Second, a partnership approach should be adopted to support Indian technical organisations in accessing the wide international experience with strategic basin planning. Third, a comprehensive audit of all pollution sources (both point and non-point) and pollution loads should be done, in order to determine realistic and time-bound pollution reduction targets. It is important to accept that not all pollution can be stopped immediately.

Fourth, clear river health objectives, linked to water quality targets and environmental flow targets, should be established so governments and stakeholders can track progress and analyse scenarios for alternative options for water allocation, pollution control and environmental flows.

Fifth, a centralised--and publicly accessible--basin information system should be established that combines data from monitoring, scenario modelling and other activities. Finally, a commitment to public annual reporting of river health needs to be made to ensure accountability and inform public debate.

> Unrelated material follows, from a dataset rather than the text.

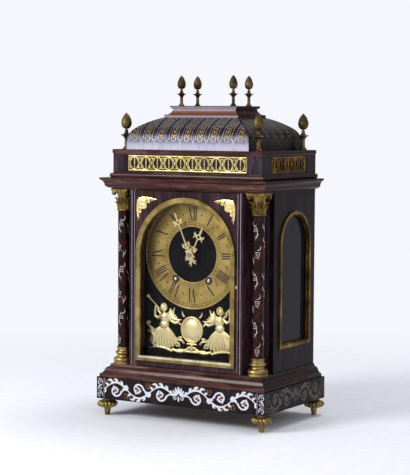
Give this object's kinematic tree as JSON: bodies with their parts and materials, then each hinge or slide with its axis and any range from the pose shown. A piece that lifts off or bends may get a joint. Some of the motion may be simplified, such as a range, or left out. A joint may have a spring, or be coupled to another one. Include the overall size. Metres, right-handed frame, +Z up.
{
  "type": "bracket clock",
  "caption": "Domed wooden bracket clock with inlaid plinth, corner columns, pierced gallery, finials, arched glazed door, dial with hands and a spring-driven striking movement.",
  "frame": {"origin": "on the table, under the middle of the plinth", "axes": "+Z up, -Y towards the viewer of the dial, +X to the viewer's right"},
  "size_m": [0.3088, 0.2048, 0.5318],
  "materials": {
    "ebony_shell": "polished dark veneer with pewter and shell inlay",
    "rosewood": "satin purple-brown veneer",
    "rosewood_moulding": "polished streaky red-brown moulding",
    "oak": "waxed carcase wood",
    "column_shell": "polished dark shell veneer with pewter tendrils",
    "gilt_brass": "bright gilt",
    "old_bronze": "dark antique",
    "velvet": "thin board covered in black velvet",
    "window_glass": "clear",
    "movement_brass": "grained and lacquered",
    "steel": "polished",
    "bell_metal": "turned"
  },
  "bodies": {
    "case": {"feet": "old_bronze", "plinth": "ebony_shell", "base_moulding": "rosewood_moulding", "base_board": "oak", "side_panels": "ebony_shell", "side_window_frames": "gilt_brass", "side_glasses": "window_glass", "corner_posts": "rosewood", "top_board": "oak", "cornice": "rosewood_moulding", "gallery_base": "rosewood_moulding", "gallery_walls": "ebony_shell", "gallery_frets": "gilt_brass", "gallery_lid": "rosewood_moulding", "dome": "ebony_shell", "platform": "rosewood_moulding", "corner_finials": "old_bronze", "top_finials": "old_bronze", "column_bases": "gilt_brass", "column_shafts": "column_shell", "capitals": "gilt_brass", "back_stiles": "oak", "dial_plate": "velvet", "chapter_ring": "old_bronze", "dial_mount": "gilt_brass", "movement_plates": "movement_brass", "movement_pillars": "movement_brass", "seat_board": "oak", "suspension_cock": "movement_brass", "bell": "bell_metal"},
    "front_door": {"door_frame": "rosewood", "door_glass": "window_glass", "door_moulding": "gilt_brass", "spandrels": "gilt_brass", "escutcheon": "gilt_brass", "door_pivots": "steel", "door_lock": "steel"},
    "lock_bolt": {"lock_bolt": "steel"},
    "back_door": {"back_door": "oak", "back_door_pivots": "steel"},
    "back_latch": {"back_latch": "movement_brass"},
    "minute_hand": {"cannon_pinion": "steel", "minute_hand": "gilt_brass", "hand_collet": "gilt_brass"},
    "centre_arbor": {"centre_wheel": "movement_brass"},
    "hour_pipe": {"hour_wheel": "movement_brass", "hour_hand": "gilt_brass"},
    "minute_wheel": {"minute_wheel": "movement_brass"},
    "middle_wheel": {"middle_wheel": "movement_brass"},
    "going_barrel": {"going_barrel": "movement_brass"},
    "third_wheel": {"third_wheel": "movement_brass"},
    "escape_wheel": {"escape_wheel": "movement_brass"},
    "pallets": {"pallets": "steel"},
    "pendulum": {"pendulum": "movement_brass"},
    "going_arbor": {"going_arbor": "steel"},
    "strike_arbor": {"strike_arbor": "steel"},
    "strike_barrel": {"strike_barrel": "movement_brass"},
    "pin_wheel": {"pin_wheel": "movement_brass"},
    "fly": {"fly": "movement_brass"},
    "hammer": {"hammer": "steel"}
  },
  "joints": [
    {"name": "front_door_hinge", "type": "hinge", "parent": "case", "child": "front_door", "pos_m": [-0.0911, -0.0783, 0.218], "axis": [0, 0, -1], "range_deg": [0, 93]},
    {"name": "lock_bolt_slide", "type": "slide", "parent": "front_door", "child": "lock_bolt", "axis": [1, 0, 0], "range_m": [0, 0.005]},
    {"name": "back_door_hinge", "type": "hinge", "parent": "case", "child": "back_door", "pos_m": [-0.1153, 0.0908, 0.218], "axis": [0, 0, 1], "range_deg": [0, 110]},
    {"name": "back_latch_turn", "type": "hinge", "parent": "back_door", "child": "back_latch", "pos_m": [0.1035, 0.089, 0.218], "axis": [0, 1, 0], "range_deg": [0, 90]},
    {"name": "minute_hand_turn", "type": "hinge", "parent": "case", "child": "minute_hand", "pos_m": [0, 0, 0.257], "axis": [0, 1, 0], "continuous": true},
    {"name": "hour_hand_turn", "type": "hinge", "parent": "case", "child": "hour_pipe", "pos_m": [0, 0, 0.257], "axis": [0, 1, 0], "continuous": true},
    {"name": "minute_wheel_turn", "type": "hinge", "parent": "case", "child": "minute_wheel", "pos_m": [0, 0, 0.241], "axis": [0, 1, 0], "continuous": true},
    {"name": "escape_wheel_turn", "type": "hinge", "parent": "case", "child": "escape_wheel", "pos_m": [0, 0, 0.287], "axis": [0, 1, 0], "continuous": true},
    {"name": "third_wheel_turn", "type": "hinge", "parent": "case", "child": "third_wheel", "pos_m": [-0.01313, 0, 0.27652], "axis": [0, 1, 0], "continuous": true},
    {"name": "centre_wheel_turn", "type": "hinge", "parent": "case", "child": "centre_arbor", "pos_m": [0, 0, 0.257], "axis": [0, 1, 0], "continuous": true},
    {"name": "middle_wheel_turn", "type": "hinge", "parent": "case", "child": "middle_wheel", "pos_m": [0.02296, 0, 0.25001], "axis": [0, 1, 0], "continuous": true},
    {"name": "going_barrel_turn", "type": "hinge", "parent": "case", "child": "going_barrel", "pos_m": [0.0295, 0, 0.218], "axis": [0, 1, 0], "continuous": true},
    {"name": "pendulum_swing", "type": "hinge", "parent": "case", "child": "pendulum", "pos_m": [0, 0, 0.304], "axis": [0, 1, 0], "range_deg": [-3, 3]},
    {"name": "pallets_rock", "type": "hinge", "parent": "case", "child": "pallets", "pos_m": [0, 0, 0.304], "axis": [0, 1, 0], "range_deg": [-3, 3]},
    {"name": "going_winding", "type": "hinge", "parent": "case", "child": "going_arbor", "pos_m": [0.0295, 0, 0.218], "axis": [0, 1, 0], "range_deg": [0, 1440]},
    {"name": "strike_winding", "type": "hinge", "parent": "case", "child": "strike_arbor", "pos_m": [-0.0295, 0, 0.218], "axis": [0, 1, 0], "range_deg": [0, 1440]},
    {"name": "fly_turn", "type": "hinge", "parent": "case", "child": "fly", "pos_m": [-0.03597, 0, 0.27252], "axis": [0, 1, 0], "continuous": true},
    {"name": "pin_wheel_turn", "type": "hinge", "parent": "case", "child": "pin_wheel", "pos_m": [-0.04014, 0, 0.24889], "axis": [0, 1, 0], "continuous": true},
    {"name": "strike_barrel_turn", "type": "hinge", "parent": "case", "child": "strike_barrel", "pos_m": [-0.0295, 0, 0.218], "axis": [0, 1, 0], "continuous": true},
    {"name": "hammer_lift", "type": "hinge", "parent": "case", "child": "hammer", "pos_m": [-0.052, 0, 0.288], "axis": [0, -1, 0], "range_deg": [0, 8]}
  ],
  "couplings": [
    {"joint": "hour_hand_turn", "follows": "minute_hand_turn", "ratio": 0.083333},
    {"joint": "minute_wheel_turn", "follows": "minute_hand_turn", "ratio": -0.33333},
    {"joint": "third_wheel_turn", "follows": "escape_wheel_turn", "ratio": -0.16667},
    {"joint": "centre_wheel_turn", "follows": "escape_wheel_turn", "ratio": 0.027778},
    {"joint": "middle_wheel_turn", "follows": "escape_wheel_turn", "ratio": -0.0055556},
    {"joint": "going_barrel_turn", "follows": "escape_wheel_turn", "ratio": 0.00092593},
    {"joint": "pallets_rock", "follows": "pendulum_swing", "ratio": 1},
    {"joint": "pin_wheel_turn", "follows": "fly_turn", "ratio": -0.2},
    {"joint": "strike_barrel_turn", "follows": "fly_turn", "ratio": 0.033333}
  ]
}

This process will enable India to arrive at a shared definition of the pollution problem and its multiple sources, and facilitate agreement on what a clean and healthy Ganga would look like. For instance, what levels of pollution, sediment and flow are acceptable, and by when should these be achieved? What quantum of derived benefits (such as human health, industrial production and off-farm employment) is possible and by when? Which investments should be targeted first and what benefits would they deliver?

The adoption of a strategic basin planning approach would enable India to answer these questions, reverse the environmental degradation of the Ganga and promote the economic prosperity of the basin and her inhabitants.

With the recent prominence given to river rejuvenation and urban renewal, the time for strategic basin planning is now.